After the High Court directed the BMC to remove all the encroachments and protect the Tansa pipeline, a ward-wise survey of these hutments was conducted and the demolition was planned in four stages. The first phase included S and G North (including Mahim) ward, while T (including Mulund), N (including Ghatkopar) and M West (including Chembur) wards were in the second phase followed by K East (Andheri east) and F North in the third phase and L and H East in the last phase.

The demolition started with the first phase in 2011. The second phase was conducted in 2015. While small sections of the second phase are pending, the third phase is currently in progress and the fourth phase is yet to begin. The civic officials, however, feel confident that they will be able to remove the remaining encroachments by the end of this year and that the best way to prevent the encroachments from cropping up is to allow the general public to use the area on a daily basis.

Officials of several wards confirmed that despite conducting multiple demolition drives, the residents who were earlier evicted have returned to the area and have set up hutments again. For instance, S ward had 1,581 illegal hutments of which 1,553 were demolished. Only residents of 670 of them, who were eligible for rehabilitation, were sent to the transit camp in Mahul. Santoshkumar Dhonde, Assistant Municipal Commissioner, said, “We have conducted two demolition drives, one as recent as last year. But about 50 per cent of them have returned to the area and it is possible that most of them are people who were not eligible for accommodation,” he said.

The scenario is similar in L ward which has the highest number of encroachments. Its Assistant Municipal Commissioner Ajit Kumar Ambi too confirmed that many of the slum dwellers have returned to the area. As per the survey, there are 5,560 illegal hutments of which only 2,382 are eligible for rehabilitation. Only 315 have been demolished and the residents have been sent to Mahul transit camp.

Admitting the futility of the situation, senior civic officials said that according to the state government’s norms, majority of the people do not qualify for rehabilitation as they began to live in these areas after 2000. “Demolishing the encroachments is useless since the people return and build their homes overnight. These people have nowhere to go and they certainly won’t leave the city. Unless the state government figures out a way to allot some space to them, they cannot be prevented from encroaching on public areas,” said an official. Across the nine wards, residents of only 8,007 hutments are eligible for rehabilitation and since the first phase of the demolition drive, residents of 4,543 hutments have been allotted accommodation at the Mahul transit camp.

Civic officials of many of these wards have now decided carry out a demolition drive after the contractor for the cycle track project has been appointed so that the work can begin immediately after that. “After the encroachments are demolished, the HE department should barricade the area by constructing a compound wall which they haven’t done. But since the cycle track project has been approved, we will wait for the contractor to be appointed and will then demolish the structures so that the contractor can start constructing the wall,” said the official.

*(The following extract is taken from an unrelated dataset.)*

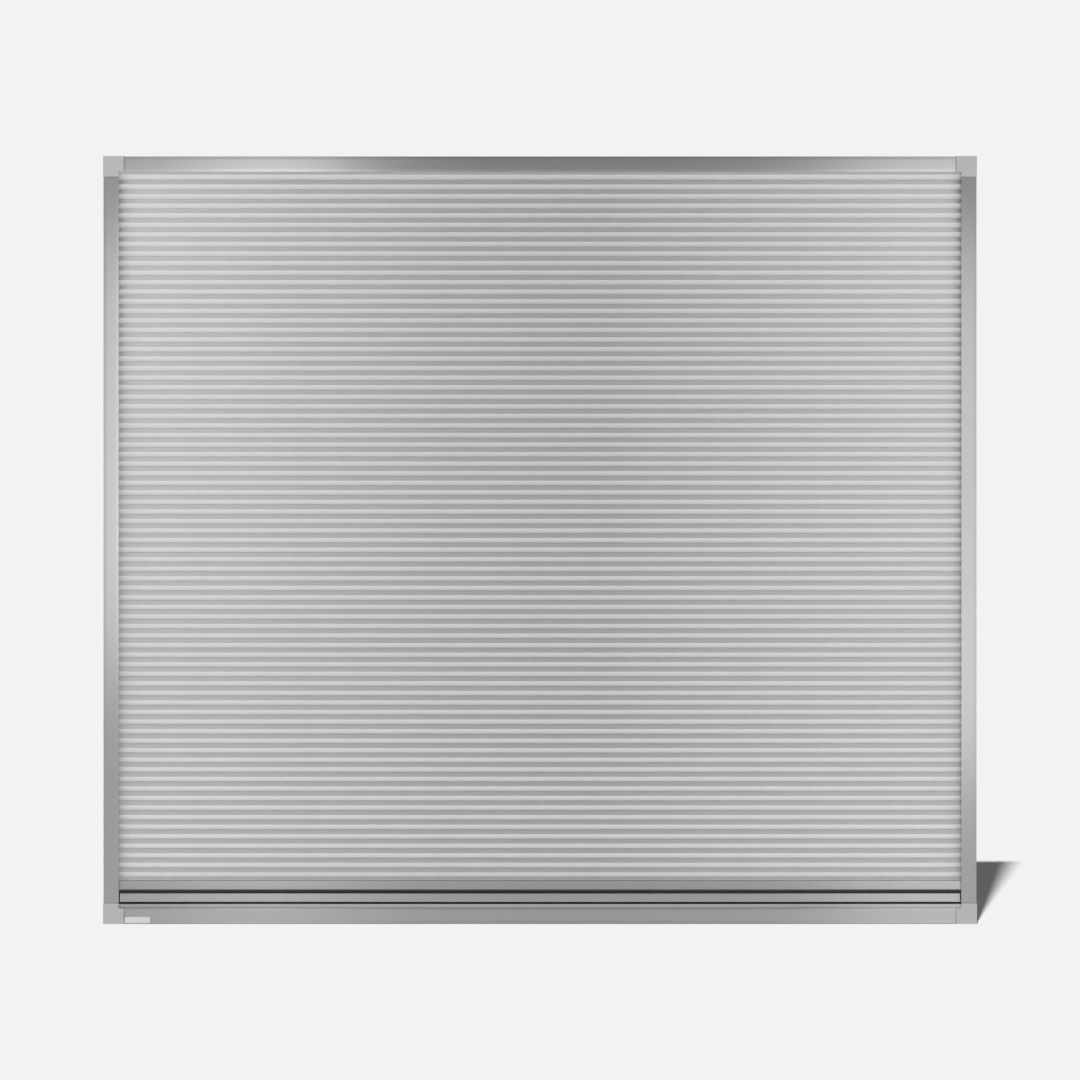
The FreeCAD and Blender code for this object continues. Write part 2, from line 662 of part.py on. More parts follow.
def glider(side):
    name = f"glider_{side}"
    other = "right" if side == "left" else "left"
    shoe = box(f"{name}_shoe", span(side, "rail_end", "guide_face"), even("shoe_half"),
               ("grip_bottom", "bar_top"))
    inside = span(side, "rail_end - spigot_length", "rail_end + guide_gap")
    rail_spigot = box(
        f"{name}_rail_spigot", inside, even("cord_offset - 2 * cord_room"),
        ("bar_chamber + spigot_gap", "bar_strip_floor - rail_wall - spigot_gap"))
    grip_spigot = box(
        f"{name}_grip_spigot", inside, ("spigot_gap - box_front", "rail_inside - spigot_gap"),
        ("grip_floor + grip_wall + spigot_gap", "box_top - port_height - spigot_gap"))
    blank = fused(f"{name}_blank", shoe, rail_spigot, grip_spigot)
    axis = "x" if side == "left" else "-x"
    tools = fused(
        f"{name}_tools",
        cord_slot(f"{name}_down", side, "-cord_offset", turn_height(side), "-"),
        cord_slot(f"{name}_up", side, "cord_offset", turn_height(other), "+"),
        screw_hole(
            f"{name}_hole", axis, "screw_length", off(side, "guide_face"), "box_middle", "port_middle"))
    node(name, cut(name, blank, tools))


def head_cap(side):
    name = f"head_cap_{side}"
    shoe = box(f"{name}_shoe", span(side, "rail_end", "guide_face"), even("shoe_half"),
               ("head_bottom", "head_top"))
    spigot = box(
        f"{name}_spigot", span(side, "rail_end - spigot_length", "rail_end + guide_gap"),
        ("spigot_gap - rail_inside", "cord_offset - 2 * cord_room"),
        ("head_chamber + spigot_gap", "head_roof - spigot_gap"))
    slot = cord_slot(f"{name}_cord", side, "cord_offset", "spring_height", "-")
    node(name, cut(name, fused(f"{name}_blank", shoe, spigot), slot))


# Cords and springs

def swept(name, edges, diameter):
    """A round wire or cord along a path of lines and arcs."""
    path = Part.Wire(edges)
    first = path.Edges[0]
    start = first.FirstParameter
    ring = Part.makeCircle(diameter / 2, first.valueAt(start), first.tangentAt(start))
    item = doc.addObject("Part::Feature", name)
    item.Shape = path.makePipeShell([Part.Wire([ring])], True, False)
    return item


def quarter(start, knee, end, radius):
    """An arc that is tangent to the lines from its knee to both its ends."""
    out = (start + end) * 0.5 - knee
    middle = knee + out.normalize() * radius * (math.sqrt(2) - 1)
    return Part.Arc(start, middle, end).toShape()


def cord_cross(side):
    """A cord's run through the bar, from its lower run on one side to its upper run on the other."""
    other = "right" if side == "left" else "left"
    radius, height = size("cord_turn"), size(turn_height(side))
    low = FreeCAD.Vector(size(off(side, "cord_line")), size("-cord_offset"), height)
    high = FreeCAD.Vector(size(off(other, "cord_line")), size("cord_offset"), height)
    way = (high - low).normalize() * radius
    up = FreeCAD.Vector(0, 0, radius)
    edges = [
        quarter(low - up, low, low + way, radius),
        Part.LineSegment(low + way, high - way).toShape(),
        quarter(high - way, high, high + up, radius),
    ]
    node(f"cord_{side}_cross", swept(f"cord_{side}_cross", edges, size("cord_diameter")))


def cord_lower(side):
    name = f"cord_{side}_lower"
    bottom = "anchor_top - cord_sink"
    run = cylinder(name, "z", "cord_diameter / 2", f"{turn_height(side)} - cord_turn - ({bottom})",
                   off(side, "cord_line"), "-cord_offset", bottom)
    node(name, run)


def cord_upper(side):
    """A cord's run from the bar up to the head cap, and in to its spring."""
    other = "right" if side == "left" else "left"
    radius, height, y = size("cord_turn"), size("spring_height"), size("cord_offset")
    line, end = size(off(side, "cord_line")), size(off(side, "spring_end + plug_flange"))
    bottom = FreeCAD.Vector(line, y, size(f"{turn_height(other)} + cord_turn"))
    knee = FreeCAD.Vector(line, y, height)
    inward = FreeCAD.Vector(math.copysign(radius, -line), 0, 0)
    top = knee - FreeCAD.Vector(0, 0, radius)
    edges = [
        Part.LineSegment(bottom, top).toShape(),
        quarter(top, knee, knee + inward, radius),
        Part.LineSegment(knee + inward, FreeCAD.Vector(end, y, height)).toShape(),
    ]
    node(f"cord_{side}_upper", swept(f"cord_{side}_upper", edges, size("cord_diameter")))


def biarc(start, start_way, end, end_way):
    """Two arcs that join two points along given directions."""
    gap, ways = end - start, start_way + end_way
    a = 2 * (start_way.dot(end_way) - 1)
    b = -2 * gap.dot(ways)
    c = gap.dot(gap)
    reach = (-b - math.sqrt(b * b - 4 * a * c)) / (2 * a)
    knees = (start + start_way * reach, end - end_way * reach)
    middle = (knees[0] + knees[1]) * 0.5
    arcs = []
    for first, knee, last in ((start, knees[0], middle), (middle, knees[1], end)):
        half = (first - knee).getAngle(last - knee) / 2
        out = ((first - knee).normalize() + (last - knee).normalize()).normalize()
        radius = reach * math.tan(half)
        arcs.append(Part.Arc(first, knee + out * (radius / math.sin(half) - radius), last).toShape())
    return arcs


def spring(side):
    """A tension spring inside the head rail: curls round X, wound in quarter turns."""
    radius, pitch, wire = size("coil_radius"), size("spring_pitch"), size("spring_wire")
    count = int(size("spring_curls"))
    centre = FreeCAD.Vector(size(off(side, "spring_end")), size("cord_offset"), size("spring_height"))
    inward = math.copysign(1, -centre.x)
    half_wire = wire / 2

    def point(turn):
        angle = math.tau * turn
        along = inward * (half_wire + turn * (count * pitch - wire) / count)
        return centre + FreeCAD.Vector(along, radius * math.cos(angle), radius * math.sin(angle))

    def way(turn):
        angle = math.tau * turn
        along = inward * (pitch - wire / count) / math.tau
        return FreeCAD.Vector(along, -radius * math.sin(angle), radius * math.cos(angle)).normalize()

    edges = []
    for step in range(4 * count):
        start, end = step / 4, (step + 1) / 4
        edges += biarc(point(start), way(start), point(end), way(end))
    item = swept(f"spring_{side}", edges, wire)
    print(f"spring_{side}: gap between curls {pitch - wire:.2f} mm, length {Part.Wire(edges).Length:.0f} mm")
    node(f"spring_{side}", item)


def spring_plug(side):
    """The plug on a cord's end, which the first curls of the spring grip."""
    name = f"spring_plug_{side}"
    axis = "-x" if side == "right" else "x"
    start = off(side, "spring_end + plug_flange")
    seat = (start, "cord_offset", "spring_height")
    flange = cylinder(f"{name}_flange", axis, "spring_diameter / 2", "plug_flange", *seat)
    stub = cylinder(f"{name}_stub", axis, "plug_radius", "plug_flange + plug_length", *seat)
    node(name, fused(name, flange, stub))


def spring_anchor(side):
    """The block across the head rail's chamber that holds the spring's inner end."""
    name = f"spring_anchor_{side}"
    block = box(f"{name}_block", span(side, "spring_start - block_length", "spring_start"),
                even("rail_inside - fit_clearance"),
                ("head_chamber + fit_clearance", "head_roof - fit_clearance"))
    axis = "x" if side == "right" else "-x"
    stub = cylinder(f"{name}_stub", axis, "plug_radius", "plug_length", off(side, "spring_start"),
                    "cord_offset", "spring_height")
    node(name, fused(name, block, stub))


def cord_anchor(side):
    """The block in a bottom corner that holds a cord's lower end."""
    name = f"cord_anchor_{side}"
    block = box(f"{name}_block", span(side, "anchor_start", "anchor_end"), even("anchor_depth / 2"),
                ("web_depth", "anchor_top"))
    hole = cylinder(f"{name}_hole", "-z", "cord_room", "cord_sink", off(side, "cord_line"),
                    "-cord_offset", "anchor_top")
    seat = screw_hole(f"{name}_seat", "-z", "anchor_height", off(side, "anchor_middle"),
                      "cord_offset", "anchor_top")
    node(name, cut(name, block, fused(f"{name}_holes", hole, seat)))


# Clips and screws

def head_clips():
    clips = []
    leg_in = "rail_half + fit_clearance"
    for index, x in enumerate(clip_places()):
        along = (f"{x} - clip_width / 2", f"{x} + clip_width / 2")
        plate = even("channel_half - fit_clearance")
        parts = [box(f"clip_plate_{index}", along, plate, ("head_top", "top_web"))]
        toe = ("head_bottom - fit_clearance - clip_leg", "head_bottom - fit_clearance")
        for face in ("front", "rear"):
            leg, hook = (leg_in, f"{leg_in} + clip_leg"), (f"{leg_in} - clip_grip", f"{leg_in} + clip_leg")
            if face == "front":
                leg, hook = [tuple(f"-({y})" for y in reversed(pair)) for pair in (leg, hook)]
            parts.append(box(f"clip_leg_{face}_{index}", along, leg, (toe[0], "top_web")))
            parts.append(box(f"clip_toe_{face}_{index}", along, hook, toe))
        hole = screw_hole(f"clip_seat_{index}", "z", "clip_plate", x, "0", "head_top")
        clips.append(cut(f"clip_{index}", fused(f"clip_blank_{index}", *parts), hole))
    node("head_clips", grouped("head_clips", clips))


def screws():
    clip_screws = [
        screw(f"clip_screw_{index}", "z", "screw_short", x, "0", "head_top")
        for index, x in enumerate(clip_places())
    ]
    anchor_screws = [
        screw(f"anchor_screw_{side}", "-z", "anchor_height + screw_short / 2", off(side, "anchor_middle"),
              "cord_offset", "anchor_top")
        for side in ("left", "right")
    ]
    glider_screws = [
        screw(f"glider_screw_{side}", "x" if side == "left" else "-x", "screw_length",
              off(side, "guide_face"), "box_middle", "port_middle")
        for side in ("left", "right")
    ]
    node("clip_screws", grouped("clip_screws", clip_screws))
    node("anchor_screws", grouped("anchor_screws", anchor_screws))
    node("glider_screws", grouped("glider_screws", glider_screws))


# The whole blind

for level in ("bottom", "top"):
    level_profile(level)
for side in ("left", "right"):
    side_profile(side)
    for level in ("bottom", "top"):
        corner_piece(side, level)
    for face in ("front", "rear"):
        pile_strip(side, face)
badge_plate()
sill_strip()
rail("head_rail", "head_top", "head_bottom", "+")
rail("bar_rail", "bar_bottom", "bar_top", "-")
handle_rail()
grip_shelf()
grip_face()
groove_inlay()
bar_seal()
fabric()
strip("head_strip", "head_strip_roof", "-")
strip("bar_strip", "bar_strip_floor", "+")
for side in ("left", "right"):
    grip_cap(side)
    glider(side)
    head_cap(side)
    cord_anchor(side)
    cord_lower(side)
    cord_cross(side)
    cord_upper(side)
    spring(side)
    spring_plug(side)
    spring_anchor(side)
head_clips()
screws()
doc.recompute()

# Every object and every sub-part has to be sound before anything is written
for item in doc.Objects:
    if "Invalid" in item.State or "Error" in item.State:
        raise RuntimeError(f"{item.Label} failed: {item.State}")
for item in nodes:
    if item.Shape.isNull() or not item.Shape.isValid() or not item.Shape.Solids:
        raise RuntimeError(f"{item.Label} has no valid solid")

os.makedirs("parts", exist_ok=True)
for item in nodes:
    item.Shape.exportStep(f"parts/{item.Label}.step")
print(f"{len(nodes)} sub-parts written")
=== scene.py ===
import json
import math

import bpy
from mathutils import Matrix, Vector

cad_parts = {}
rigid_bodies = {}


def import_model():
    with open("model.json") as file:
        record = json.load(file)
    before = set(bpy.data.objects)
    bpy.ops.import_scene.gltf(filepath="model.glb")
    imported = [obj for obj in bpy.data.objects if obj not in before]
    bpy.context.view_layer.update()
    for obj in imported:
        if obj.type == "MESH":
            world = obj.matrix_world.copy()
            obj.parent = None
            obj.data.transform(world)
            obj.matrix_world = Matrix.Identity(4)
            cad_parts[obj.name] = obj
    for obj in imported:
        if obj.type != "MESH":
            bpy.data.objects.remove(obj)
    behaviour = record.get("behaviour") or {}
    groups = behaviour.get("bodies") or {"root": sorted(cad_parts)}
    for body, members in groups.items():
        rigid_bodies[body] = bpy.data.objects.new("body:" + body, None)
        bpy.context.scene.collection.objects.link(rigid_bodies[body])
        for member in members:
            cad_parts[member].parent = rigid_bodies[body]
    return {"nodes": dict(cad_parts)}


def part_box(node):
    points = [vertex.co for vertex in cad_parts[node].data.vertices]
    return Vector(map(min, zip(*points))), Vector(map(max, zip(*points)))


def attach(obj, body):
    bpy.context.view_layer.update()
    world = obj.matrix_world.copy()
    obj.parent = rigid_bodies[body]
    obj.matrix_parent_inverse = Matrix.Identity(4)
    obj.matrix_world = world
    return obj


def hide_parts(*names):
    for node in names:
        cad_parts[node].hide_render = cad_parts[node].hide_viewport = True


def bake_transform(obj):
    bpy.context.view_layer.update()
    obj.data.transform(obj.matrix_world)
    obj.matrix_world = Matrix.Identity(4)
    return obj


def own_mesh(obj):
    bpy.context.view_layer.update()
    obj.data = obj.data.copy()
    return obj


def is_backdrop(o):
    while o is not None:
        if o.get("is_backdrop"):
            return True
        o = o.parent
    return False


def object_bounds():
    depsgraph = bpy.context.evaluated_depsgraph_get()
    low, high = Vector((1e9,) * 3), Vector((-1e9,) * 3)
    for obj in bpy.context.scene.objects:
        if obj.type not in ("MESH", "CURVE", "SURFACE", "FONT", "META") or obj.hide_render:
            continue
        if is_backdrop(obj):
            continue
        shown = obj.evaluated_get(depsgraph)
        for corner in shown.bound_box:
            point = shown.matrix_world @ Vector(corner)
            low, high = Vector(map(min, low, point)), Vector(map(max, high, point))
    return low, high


bl_info = {
    "name": "Blackout blind",
    "version": (1, 0, 0),
    "blender": (4, 5, 0),
    "location": "3D View > Sidebar > Blind",
    "description": "Finishes the pieces of a honeycomb blackout blind in its aluminium frame",
    "category": "Object",
}

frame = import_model()
MM = 0.001
NEAR = 0.01 * MM  # A vertex this near to a plane lies in it
ROUGHLY = 0.05 * MM  # The same beside a cut
WHITE = (1, 1, 1, 1)


def linear(colour):
    """An sRGB hex colour as linear numbers."""
    def channel(text):
        value = int(text, 16) / 255
        return value / 12.92 if value <= 0.04045 else ((value + 0.055) / 1.055) ** 2.4
    return tuple(channel(colour[at:at + 2]) for at in (1, 3, 5))


def length(name, default, description):
    """A size that a user can change, from its millimetres."""
    return bpy.props.FloatProperty(name=name, description=description, default=default * MM,
                                   min=0, precision=5, unit="LENGTH")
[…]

Activists who work with rehabilitation of slum residents say that it is impossible to prevent people from returning to the same area especially if no alternate space is given to them. Marina Joseph, a member of Yuva, a non-profit organisation, questioned the need for another cycle track project since the one in Bandra Kurla Complex is barely used by anyone and pointed out that as a lasting solution, people need to be rehabilitated in the same ward so that they are close to their place of work. “People who set up their homes on pipelines live in hazardous conditions and do so to live close to their place of work. If no rehabilitation is offered, they obviously will return to the same place or end up living in the periphery of that area. Besides, the condition of the transit camp in Mahul is so bad that even those who have been offered accommodation move out. Besides it is also very far away from where they work,” she said.

While the project is likely to be divided into three tenders expected to be floated soon, the BMC has also sought the opinion of Mumbai Police on issues of security on the cycle track. “We will have a meeting with Police Commissioner Dattatray Padsalgikar for advice on the timings the cycle track can be kept open to public and whether we need to place guards or CCTV cameras as security measures,” said Sanjay Mukherjee, Additional Municipal Commissioner, who added that the alignment of the cycle track will be close to Metro and railway stations which will significantly improve connectivity of suburban Mumbai.